First, the mea culpa:
I wrote that William Lane Craig’s statement of belief is “…an absolute precondition that cannot be shaken by the evidence.” Reppert responds, essentially, with three arguments that I’ll format for convenience:
 The fact that abandonment of a belief might result in one’s being expelled from one’s institution of education doesn’t mean that the position is indefeasible. …  Further, people in places like Talbot got positions at places like Talbot because their thinking led them to think that inerrancy was true to begin with. … [1, again] There have been people who have left their Christian academic institutions because they had doubts about the doctrinal commitments of the institution.  And sometimes these institutional statements are given fairly liberal interpretations.
Those arguments do indeed refute my overstatement, quoted above. But I don’t think they refute the larger argument I was making; namely, that the atheist historian’s use of methodological naturalism is NOT morally equivalent to the apologist historian’s prior affirmation of Biblical inerrancy, and thus people like Robert Price and Richard Carrier (and others) are right to call out inerrantists who hold themselves out as historians. Now, on the arguments themselves:
1. Reppert’s main argument — which does fairly respond to my claim — is that the fact that someone like Craig must affirm a statement of belief is not inarguable proof that he is close-minded when evaluating the evidence. I’m forced to agree with this — even the inerrantist may have a road to Damascus moment where he can no longer in good conscience shoehorn the evidence to fit his theory; Bart Ehrman is a good example of this. (Incidentally, I suspect this explains why Ehrman, in his debate with Craig, made a deliberate point of Craig’s belief in inerrancy.) Fair enough.
But my larger point is that Craig’s prior commitment to inerrancy is not like the atheist’s utilization of methodological naturalism, because MN only prescribes rules of the road — it does not specify the destination. That’s why we can set up double-blind studies on the efficacy of prayer or the existence of ESP. The atheist might be privately convinced in advance that the tests will fail, but (unless he’s a charlatan) the results will speak for themselves.
But now suppose that a private museum, in an effort to buttress their exhibit on the Pharoahs, decided to pay an archaeologist $1,000 for every artifact he could discover and certify as belonging to Pharoah Thutmose II. Even if the archaeologist were not a deliberate fraud, I suggest that the average person would be justified in at least a little skepticism of the artifacts he identified as Egyptian in a way that we would not be skeptical of an archaeologist without financial skin in the game.

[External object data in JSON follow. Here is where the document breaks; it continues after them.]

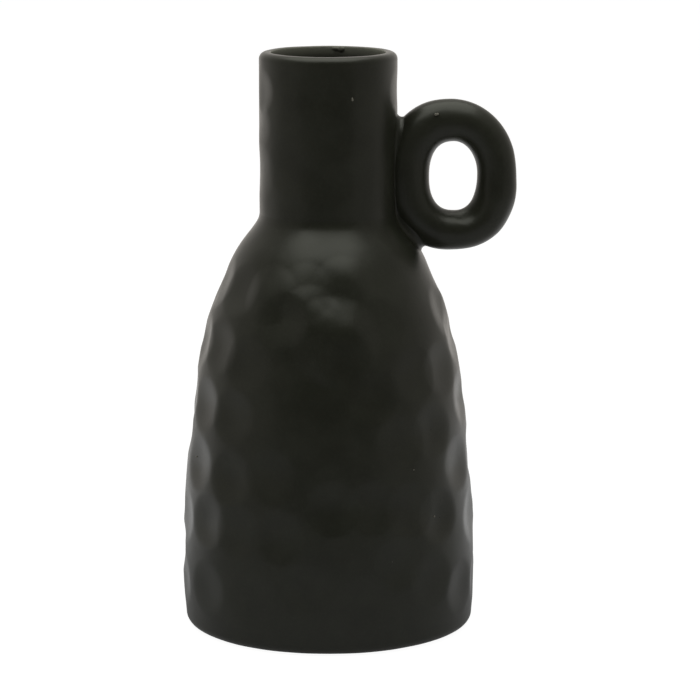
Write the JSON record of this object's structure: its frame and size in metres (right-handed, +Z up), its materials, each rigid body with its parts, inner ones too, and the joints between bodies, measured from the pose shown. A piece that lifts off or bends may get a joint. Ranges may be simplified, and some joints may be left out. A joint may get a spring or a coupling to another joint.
{
  "type": "lekythos",
  "caption": "Tall matt black bottle vase with a finger-dimpled body, a straight open neck and a closed ring handle pressed between the neck and the shoulder.",
  "frame": {"origin": "on the pot's axis, in the plane of the standing ring under the base", "axes": "+Z up along the pot's axis, out of the mouth; the ring handle points along +X; the front that the picture shows faces -Y"},
  "size_m": [0.1452, 0.1286, 0.25],
  "materials": {
    "black_glaze": "satin matt black glaze on stoneware, a little greyer where it runs thin over the edges of the dimples and the lip"
  },
  "bodies": {
    "root": {"base_slab": "black_glaze", "body_wall": "black_glaze", "neck": "black_glaze", "ring_handle": "black_glaze", "handle_slip": "black_glaze"}
  },
  "joints": []
}
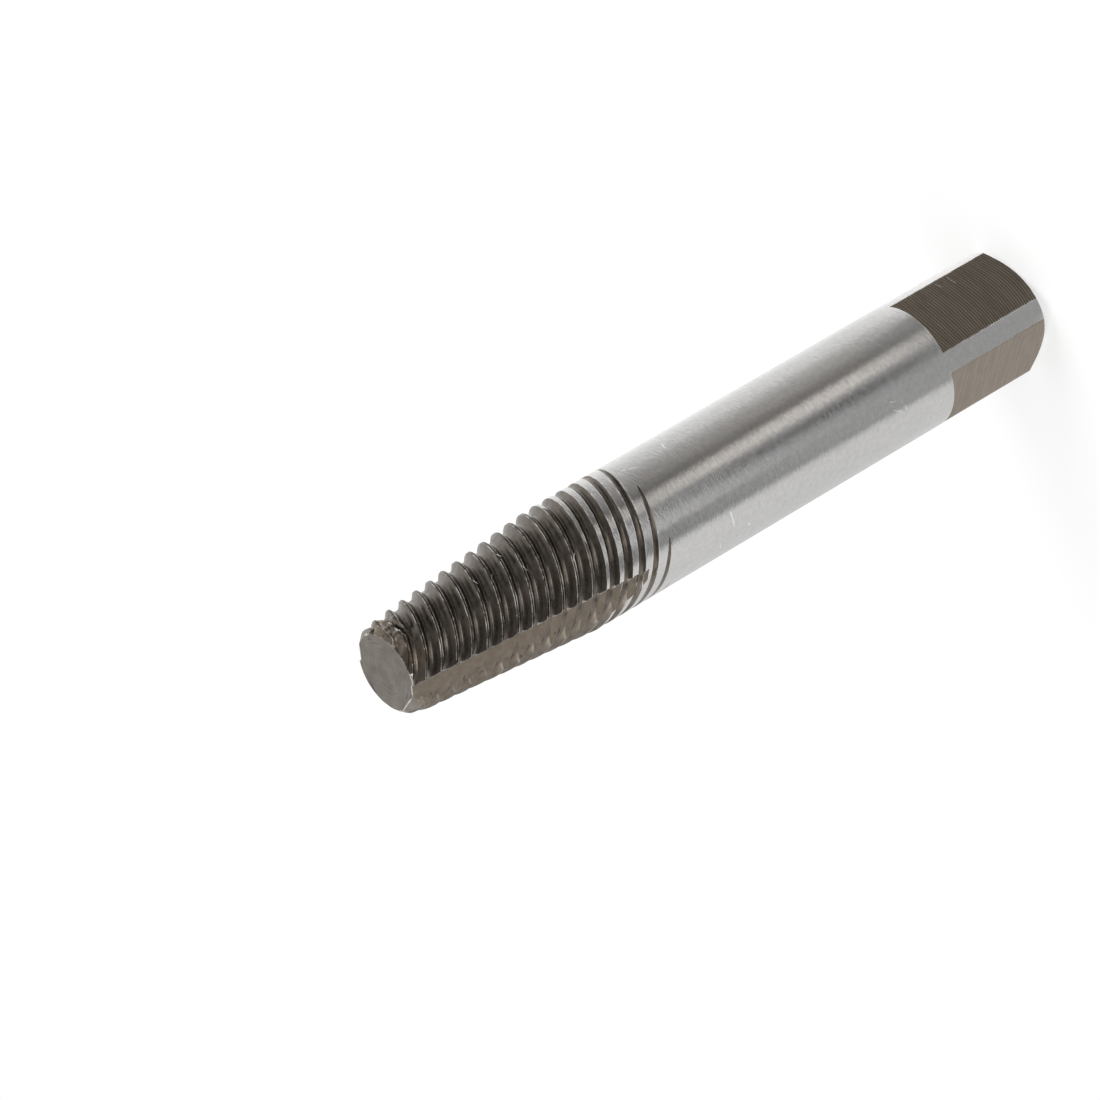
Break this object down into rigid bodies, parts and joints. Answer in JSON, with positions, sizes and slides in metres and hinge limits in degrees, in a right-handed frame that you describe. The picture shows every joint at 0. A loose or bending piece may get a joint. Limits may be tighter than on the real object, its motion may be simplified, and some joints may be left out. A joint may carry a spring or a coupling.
{
  "type": "screw extractor",
  "caption": "Screw extractor with a square drive, a round shank and a tapered left-hand thread with ground cutting flats.",
  "frame": {"origin": "centre of the drive end face, which the tool stands on", "axes": "+Z along the tool from the drive end to the tip; +X and +Y square to flats of the square drive"},
  "size_m": [0.011, 0.011, 0.069],
  "materials": {
    "steel": "ground bright shank, dark machined thread and drive"
  },
  "bodies": {
    "root": {"extractor": "steel"}
  },
  "joints": []
}
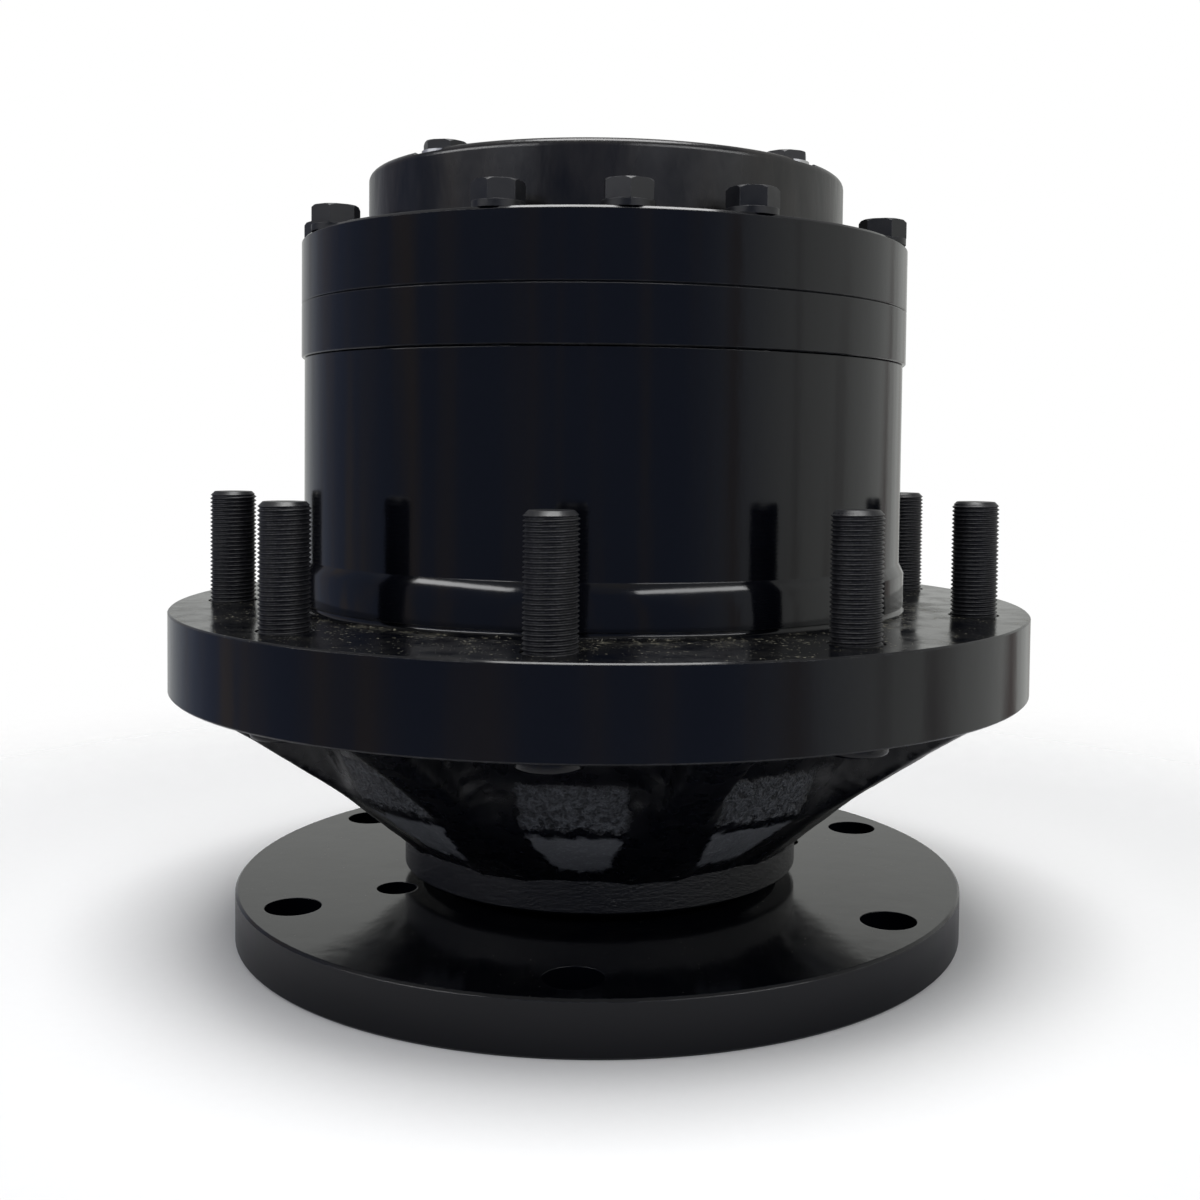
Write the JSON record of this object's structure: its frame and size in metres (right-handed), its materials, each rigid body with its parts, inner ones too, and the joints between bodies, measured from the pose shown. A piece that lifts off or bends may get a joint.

Or, to pick an example from my profession — I’m a lawyer, by the way — judges and juries sometimes credit the testimony of expert witnesses, but sometimes dismiss them as “hired guns” because they are paid by the side who introduces their testimony. Juries intuitively recognize that the financial component may compromise the objectivity and integrity of the witness.
In other words: the doctrine of biblical inerrancy specifies an outcome, even if the inerrantist himself may not always jump to that conclusion. The hypothetical inerrantist archaeologist who discovers evidence contradicting the Exodus, for example, must either “explain away” that piece of evidence or give up his theological career. (This explains why there aren’t any inerrantist archaeologists, with the exception of the work of Mormon archaeologists, whom I assume Reppert would not generally defend.) Reppert correctly points out that the inerrantist is free to give up his theology career, but my point is that the doctrine itself imposes an additional cost that the secular archaeologist simply doesn’t have.
I conclude that Biblical inerrancy puts a thumb on the scale that methodological naturalism does not, and thus they are not morally equivalent. That’s why I think it’s reasonable for Price, Carrier, Ehrman and the like to call out inerrantists who hold themselves out as historians. N.T. Wright may be a legitimate scholar, but he’s a scholar with his thumb on the scale, and readers ought to know that.
2. Victor’s second argument is that “people in places like Talbot got positions at places like Talbot because their thinking led them to think that inerrancy was true to begin with.” I agree: I was not suggesting that Craig had whored himself out intellectually just to secure a position at Biola; I think he’s at Biola because he agrees with those sorts of people. My point is just that his beliefs and chums and job all specify a particular outcome and that makes him objectively weaker as a historian than someone who does not share his job, friends, and worldview.
3. Finally, Reppert points out that doctrinal statements such as the one signed by Craig may be given “liberal interpretations”; i.e., that they do not go so far as the Chicago Statement, and even the Chicago Statement is not what some atheists caricature it to be.
I confess that I do not know if Biola’s statement is given a liberal interpretation or not — my impression is that Biola is a fairly conservative place, but I would defer to Victor if he tells me that the statement gives wide latitude for intellectual and academic freedom. I would say that anyone who affirms the Chicago Statement on Inerrancy has his or her thumb on the scale, even if there are various out mechanisms (e.g., transmission from the autographa).